Our TwoPhase URCU is non-blocking for readers, more specifically, it is wait-free for CPUs where fetch_add() is wait-free, otherwise it is lock-free.

In BulletProof, the call to rcu_read_lock() has potentially two full fences (MFENCE instruction on x86), as can be seen in lines 149 and 170 of urcu-bp.h.
In both of our URCU algorithms there is one single fence in rcu_read_lock(), implemented as either a full fence or as an atomic increment (XADD on x86).

In BulletProof, the call to rcu_read_unlock() has two full fences:
In our GraceVersion algorithm, there is no fence on rcu_read_unlock()
while on the TwoPhase algorithm there is no fence when using the RIEntryPerThread and there is a single fence in the form of atomic increment when using a ReadIndicator with counters.

This difference in fences may seem minor, but it is responsible for the performance difference observed on this benchmark plot:

Regarding the synchronize_rcu() implementation in BulletProof, it grabs two mutual exclusion locks, named rcu_gp_lock and rcu_registry_lock (lines 271 and 273), releasing them only near the end of the call.

Notice that rcu_registry_lock is the same lock required by the internal thread registration called from rcu_read_lock(), meaning that in practice, a thread calling synchronize_rcu() is capable of blocking readers that have called rcu_read_lock() for the first time, i.e. the call to rcu_read_lock() in BulletProof is blocking.
None of our URCU algorithms grab any mutual exclusion lock in their calls to synchronize_rcu().

Besides the synchronization required to acquire two mutual exclusion locks, the synchronize_rcu() method in BulletProof executes 4 full fences (lines 281, 295, 312 and 330 of urcu-bp.c).
Both the GraceVersion and TwoPhase URCUs have a single synchronized instruction in their calls to synchronize_rcu(), when executing the compare_exchange_strong().

Because most of the code in synchronize_rcu() in BulletProof is executed with a mutual exclusion lock held, only one thread at a time is effectively executing it, preventing sharing of the grace period.
Moreover, the BulletProof algorithm was not designed to share grace periods and would not work correctly without a mutual exclusion lock.
This inability to share grace periods is the reason why the data points for BulletProof remain flat on the this benchmark plot:

Without sharing the grace period, each thread calling synchronize_rcu() must first wait for the other callers of synchronize_rcu() to complete, before itself can wait for the (then) current ongoing readers.

The GraceVersion and TwoPhase URCUs are capable of sharing grace periods and therefore multiple threads calling synchronize_rcu() can work simultaneously, without having to wait for each other, waiting only for the current ongoing readers.
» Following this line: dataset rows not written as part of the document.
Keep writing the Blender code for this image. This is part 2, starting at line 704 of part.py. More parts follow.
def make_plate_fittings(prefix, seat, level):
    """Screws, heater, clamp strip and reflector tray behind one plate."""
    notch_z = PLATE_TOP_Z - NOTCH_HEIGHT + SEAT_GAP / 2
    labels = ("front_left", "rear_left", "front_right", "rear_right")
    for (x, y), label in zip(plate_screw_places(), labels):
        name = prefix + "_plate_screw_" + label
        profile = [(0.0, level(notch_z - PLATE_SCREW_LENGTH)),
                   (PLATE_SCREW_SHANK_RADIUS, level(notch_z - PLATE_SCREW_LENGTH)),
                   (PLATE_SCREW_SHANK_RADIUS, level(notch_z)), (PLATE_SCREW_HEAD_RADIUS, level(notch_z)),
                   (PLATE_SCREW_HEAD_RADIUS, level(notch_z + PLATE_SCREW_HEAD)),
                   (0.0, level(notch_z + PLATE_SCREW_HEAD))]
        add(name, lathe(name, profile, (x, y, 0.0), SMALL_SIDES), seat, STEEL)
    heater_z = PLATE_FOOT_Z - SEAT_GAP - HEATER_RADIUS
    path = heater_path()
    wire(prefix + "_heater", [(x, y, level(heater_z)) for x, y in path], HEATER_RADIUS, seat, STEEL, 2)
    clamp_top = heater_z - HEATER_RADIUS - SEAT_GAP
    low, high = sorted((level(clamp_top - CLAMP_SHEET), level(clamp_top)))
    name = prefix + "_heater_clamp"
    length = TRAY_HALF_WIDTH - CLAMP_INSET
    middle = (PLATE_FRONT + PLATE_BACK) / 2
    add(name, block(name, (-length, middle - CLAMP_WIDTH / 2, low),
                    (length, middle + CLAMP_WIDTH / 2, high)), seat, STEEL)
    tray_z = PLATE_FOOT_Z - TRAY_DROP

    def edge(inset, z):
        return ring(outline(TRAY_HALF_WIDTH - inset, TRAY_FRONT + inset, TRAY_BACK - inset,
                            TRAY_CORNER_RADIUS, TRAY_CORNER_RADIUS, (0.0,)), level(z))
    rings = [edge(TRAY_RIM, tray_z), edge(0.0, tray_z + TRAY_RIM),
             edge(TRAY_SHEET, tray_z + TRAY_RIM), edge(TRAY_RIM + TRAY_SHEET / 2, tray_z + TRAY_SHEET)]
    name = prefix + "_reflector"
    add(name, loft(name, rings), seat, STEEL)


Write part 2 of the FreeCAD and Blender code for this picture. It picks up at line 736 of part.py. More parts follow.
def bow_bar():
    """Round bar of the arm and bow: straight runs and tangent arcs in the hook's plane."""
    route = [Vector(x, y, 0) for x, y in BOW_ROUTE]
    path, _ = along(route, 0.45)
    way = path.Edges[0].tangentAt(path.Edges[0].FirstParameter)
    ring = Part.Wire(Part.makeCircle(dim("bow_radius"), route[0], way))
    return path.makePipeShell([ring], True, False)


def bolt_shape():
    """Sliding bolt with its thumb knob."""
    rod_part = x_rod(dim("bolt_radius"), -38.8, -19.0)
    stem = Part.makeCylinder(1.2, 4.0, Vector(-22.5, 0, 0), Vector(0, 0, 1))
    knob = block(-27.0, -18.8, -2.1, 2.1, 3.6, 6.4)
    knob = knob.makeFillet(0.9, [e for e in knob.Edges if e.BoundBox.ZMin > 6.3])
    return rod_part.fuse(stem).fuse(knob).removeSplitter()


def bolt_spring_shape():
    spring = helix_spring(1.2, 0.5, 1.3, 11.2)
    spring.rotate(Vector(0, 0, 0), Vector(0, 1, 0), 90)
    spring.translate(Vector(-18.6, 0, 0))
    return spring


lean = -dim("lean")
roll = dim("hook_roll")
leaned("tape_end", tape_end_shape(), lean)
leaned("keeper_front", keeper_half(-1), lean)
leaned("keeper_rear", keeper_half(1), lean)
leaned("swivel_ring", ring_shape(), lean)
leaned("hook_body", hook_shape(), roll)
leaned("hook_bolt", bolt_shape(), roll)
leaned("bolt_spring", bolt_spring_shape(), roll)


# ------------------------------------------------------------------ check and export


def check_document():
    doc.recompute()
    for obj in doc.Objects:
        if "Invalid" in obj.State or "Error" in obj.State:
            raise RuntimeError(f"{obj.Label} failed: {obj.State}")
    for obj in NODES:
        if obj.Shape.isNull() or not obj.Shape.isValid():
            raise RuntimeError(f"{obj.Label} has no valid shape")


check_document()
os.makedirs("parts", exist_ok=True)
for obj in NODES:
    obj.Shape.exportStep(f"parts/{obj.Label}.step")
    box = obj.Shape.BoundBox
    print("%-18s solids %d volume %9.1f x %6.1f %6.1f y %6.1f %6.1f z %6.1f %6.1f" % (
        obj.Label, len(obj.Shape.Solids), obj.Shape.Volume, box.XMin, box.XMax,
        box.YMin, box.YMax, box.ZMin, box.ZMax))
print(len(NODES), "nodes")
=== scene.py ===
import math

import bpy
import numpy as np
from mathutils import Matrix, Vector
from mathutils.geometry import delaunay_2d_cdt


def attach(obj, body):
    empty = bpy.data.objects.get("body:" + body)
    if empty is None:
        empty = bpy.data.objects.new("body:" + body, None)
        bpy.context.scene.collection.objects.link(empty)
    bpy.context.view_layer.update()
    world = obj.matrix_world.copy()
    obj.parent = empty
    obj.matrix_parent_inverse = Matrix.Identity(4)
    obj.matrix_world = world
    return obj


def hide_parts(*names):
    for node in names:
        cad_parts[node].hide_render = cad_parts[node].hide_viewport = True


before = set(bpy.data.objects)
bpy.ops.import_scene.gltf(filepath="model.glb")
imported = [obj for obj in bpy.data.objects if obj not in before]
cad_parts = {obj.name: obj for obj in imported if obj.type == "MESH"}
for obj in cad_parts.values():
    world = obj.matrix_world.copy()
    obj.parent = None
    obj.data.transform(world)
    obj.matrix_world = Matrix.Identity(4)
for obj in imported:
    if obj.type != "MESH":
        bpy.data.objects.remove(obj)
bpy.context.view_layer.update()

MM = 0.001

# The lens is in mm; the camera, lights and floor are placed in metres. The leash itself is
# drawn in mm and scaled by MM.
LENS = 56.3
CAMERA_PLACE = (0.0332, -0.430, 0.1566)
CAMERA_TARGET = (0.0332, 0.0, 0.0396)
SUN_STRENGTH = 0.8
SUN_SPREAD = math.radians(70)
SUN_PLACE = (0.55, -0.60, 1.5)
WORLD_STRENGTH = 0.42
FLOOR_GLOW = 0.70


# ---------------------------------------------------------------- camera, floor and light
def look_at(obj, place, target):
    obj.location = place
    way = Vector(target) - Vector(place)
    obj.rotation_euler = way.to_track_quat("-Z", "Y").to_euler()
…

The more threads we add the more work can complete, thus the linear scaling in plot above for these two algorithms.
This is why a call to synchronize_rcu() in GraceVersion can provide a throughput that is 1000x higher than in BulletProof.
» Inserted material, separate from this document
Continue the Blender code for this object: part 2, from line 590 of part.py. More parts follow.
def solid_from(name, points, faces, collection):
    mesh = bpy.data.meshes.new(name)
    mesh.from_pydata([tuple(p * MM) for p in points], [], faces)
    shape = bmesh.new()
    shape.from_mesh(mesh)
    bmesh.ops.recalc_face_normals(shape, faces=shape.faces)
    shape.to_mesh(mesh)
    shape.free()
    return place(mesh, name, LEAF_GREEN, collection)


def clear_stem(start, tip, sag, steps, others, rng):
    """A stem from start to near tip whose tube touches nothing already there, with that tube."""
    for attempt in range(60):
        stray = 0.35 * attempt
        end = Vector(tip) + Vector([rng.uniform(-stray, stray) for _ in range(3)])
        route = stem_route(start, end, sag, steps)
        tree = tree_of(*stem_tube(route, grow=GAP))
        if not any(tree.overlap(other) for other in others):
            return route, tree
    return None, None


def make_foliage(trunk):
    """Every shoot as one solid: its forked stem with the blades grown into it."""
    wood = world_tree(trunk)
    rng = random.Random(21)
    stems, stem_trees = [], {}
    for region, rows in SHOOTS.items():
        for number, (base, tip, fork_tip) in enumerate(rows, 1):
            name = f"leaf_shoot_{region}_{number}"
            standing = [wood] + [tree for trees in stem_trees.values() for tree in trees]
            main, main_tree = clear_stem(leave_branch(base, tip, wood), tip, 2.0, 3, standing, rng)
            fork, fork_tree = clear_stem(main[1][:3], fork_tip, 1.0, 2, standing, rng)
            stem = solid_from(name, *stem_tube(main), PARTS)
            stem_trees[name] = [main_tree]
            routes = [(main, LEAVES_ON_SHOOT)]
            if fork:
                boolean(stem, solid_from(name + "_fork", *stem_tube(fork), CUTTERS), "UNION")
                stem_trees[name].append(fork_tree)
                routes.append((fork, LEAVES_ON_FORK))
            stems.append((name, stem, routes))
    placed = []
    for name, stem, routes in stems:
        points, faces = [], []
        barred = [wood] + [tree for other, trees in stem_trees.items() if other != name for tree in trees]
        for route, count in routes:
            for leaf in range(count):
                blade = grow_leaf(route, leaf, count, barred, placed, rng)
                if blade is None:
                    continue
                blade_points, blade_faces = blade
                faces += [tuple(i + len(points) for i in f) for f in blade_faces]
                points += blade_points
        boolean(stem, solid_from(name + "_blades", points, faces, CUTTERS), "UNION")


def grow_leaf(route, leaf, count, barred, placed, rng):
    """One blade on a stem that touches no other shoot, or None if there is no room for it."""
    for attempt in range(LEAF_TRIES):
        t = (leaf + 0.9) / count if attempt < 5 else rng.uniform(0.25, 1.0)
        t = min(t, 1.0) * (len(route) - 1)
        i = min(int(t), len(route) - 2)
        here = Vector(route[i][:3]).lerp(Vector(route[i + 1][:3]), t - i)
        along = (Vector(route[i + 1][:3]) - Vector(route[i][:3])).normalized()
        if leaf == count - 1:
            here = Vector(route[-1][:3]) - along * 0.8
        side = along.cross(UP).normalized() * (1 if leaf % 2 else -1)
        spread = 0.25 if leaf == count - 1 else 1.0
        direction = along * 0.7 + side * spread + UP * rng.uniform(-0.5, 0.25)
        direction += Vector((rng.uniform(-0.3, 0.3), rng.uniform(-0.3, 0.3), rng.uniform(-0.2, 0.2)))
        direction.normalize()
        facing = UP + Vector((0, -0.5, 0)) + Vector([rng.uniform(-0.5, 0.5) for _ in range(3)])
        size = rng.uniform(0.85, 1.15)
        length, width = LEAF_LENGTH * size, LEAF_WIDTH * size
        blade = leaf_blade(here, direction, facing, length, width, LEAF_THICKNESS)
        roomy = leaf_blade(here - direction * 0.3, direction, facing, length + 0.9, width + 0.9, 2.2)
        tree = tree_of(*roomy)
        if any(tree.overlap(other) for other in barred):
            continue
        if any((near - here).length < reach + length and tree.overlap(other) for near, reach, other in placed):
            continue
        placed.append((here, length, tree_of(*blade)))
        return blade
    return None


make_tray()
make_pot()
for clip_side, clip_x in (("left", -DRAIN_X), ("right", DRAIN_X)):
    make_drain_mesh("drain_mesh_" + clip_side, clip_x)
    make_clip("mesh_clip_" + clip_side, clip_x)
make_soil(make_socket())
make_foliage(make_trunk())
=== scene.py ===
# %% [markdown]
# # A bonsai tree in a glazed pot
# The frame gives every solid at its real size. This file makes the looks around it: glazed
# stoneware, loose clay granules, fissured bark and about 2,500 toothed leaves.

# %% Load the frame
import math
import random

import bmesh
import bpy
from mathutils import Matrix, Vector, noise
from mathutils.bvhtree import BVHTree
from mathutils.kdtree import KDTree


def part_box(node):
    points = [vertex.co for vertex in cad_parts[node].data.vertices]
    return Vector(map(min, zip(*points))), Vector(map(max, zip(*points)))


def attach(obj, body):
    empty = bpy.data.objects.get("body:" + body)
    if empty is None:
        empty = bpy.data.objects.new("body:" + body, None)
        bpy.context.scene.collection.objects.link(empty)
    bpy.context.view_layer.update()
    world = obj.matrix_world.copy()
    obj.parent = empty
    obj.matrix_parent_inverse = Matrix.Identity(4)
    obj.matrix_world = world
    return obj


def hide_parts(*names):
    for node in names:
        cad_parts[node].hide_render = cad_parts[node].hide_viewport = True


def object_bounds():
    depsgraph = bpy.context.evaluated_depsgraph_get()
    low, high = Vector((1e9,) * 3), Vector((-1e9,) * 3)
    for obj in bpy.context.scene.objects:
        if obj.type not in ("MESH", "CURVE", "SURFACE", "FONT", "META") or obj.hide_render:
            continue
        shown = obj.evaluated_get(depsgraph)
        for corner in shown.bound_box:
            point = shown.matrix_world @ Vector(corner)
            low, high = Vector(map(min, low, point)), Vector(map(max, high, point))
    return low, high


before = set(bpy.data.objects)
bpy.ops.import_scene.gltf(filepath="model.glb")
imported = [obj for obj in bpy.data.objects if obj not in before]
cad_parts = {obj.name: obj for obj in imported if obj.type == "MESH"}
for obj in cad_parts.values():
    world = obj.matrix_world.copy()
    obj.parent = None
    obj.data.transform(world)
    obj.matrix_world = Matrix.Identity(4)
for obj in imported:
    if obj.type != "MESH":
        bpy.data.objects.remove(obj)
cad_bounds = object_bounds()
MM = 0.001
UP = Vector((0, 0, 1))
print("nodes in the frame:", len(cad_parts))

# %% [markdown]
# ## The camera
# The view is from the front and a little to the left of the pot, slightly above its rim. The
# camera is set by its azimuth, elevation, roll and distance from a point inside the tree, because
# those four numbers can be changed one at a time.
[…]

If I have some time I'll compare with MemoryBarrier URCU in a few weeks. In the meantime, you can take a look at the code and try to understand why is it slower than GraceVersion.



  1. It would have been great if you also compared these implementations to ck_epoch from - Any plans to include it?

    1. Also, I've published results comparing to URCU under "Slides" (fast path makes a big difference in real world).

    2. Hi Sbahra,
      An URCU can be used to do memory reclamation, however, an epoch-based memory reclamation (EBR) is not necessarily an URCU. Our paper is about URCUs so no, we can't compare the two.

      Having said that, do you think that it is possible to convert ck_epoch to be an URCU? That means, something with an API which at least matches rcu_read_lock(), rcu_read_unlock() and synchronize_rcu() ?

      From looking at the code, it seems that ck_epoch_synchronize() is equivalent to synchronize_rcu() but I couldn't find direct equivalents for the rcu_read_lock/unlock()

      If you think the algorithm in that EBR can be used to make a new URCU, then _that_ is interesting and worth of at least a small research paper (brief announcement) ;)
      Ping me back if you think yes!

    3. Btw, I'm assuming that what you call the "fast-path" is a deferral of the work to a later time. Yes I agree, it makes a bit difference, but it is still "blocking".
      Just to be clear, being asynchronous and being non-blocking are two different things. An asynchronous method can still result in "blocking" behavior.

  2. In this case, the read_lock call is called `ck_epoch_begin` and the `read_unlock` call is `ck_epoch_end`. These are inline functions in ck_epoch.h.

    Here's a very important factor, that's pretty damn cool:
    Core to EBR (compared to QSBR), is that the global epoch can only make forward progress if the current value has been observed. This means that for any value of the epoch, either the value is the previous epoch or current. This allows us to apply local reference counting to epoch counters, which means we can trivially ensure forward progress *in absence of* quiescent states. These are just regular increment / store operations, no atomics. This is what "ck_epoch_section_t" is for, it is a local reference count. I give credit to Paul Khuong for this nice extension. This is crucial to use SMR for evented systems in an easy composable fashion, where every thread has thousands of events (it doesn't make sense to have an epoch record for every event, so we amortize them). So, what's cool about this? Other than it unlocks a use-case that is otherwise not feasible with other passive mechanisms today, it also allows us to forego the memory barrier (for TSO, no barriers at all, for non-TSO, it does mean we don't need a full barrier though for non-TSO). We only pay the barrier the first time going from idle to active, but if there's let's say 1000 events to process in an I/O loop, those are amortized across 1 barrier.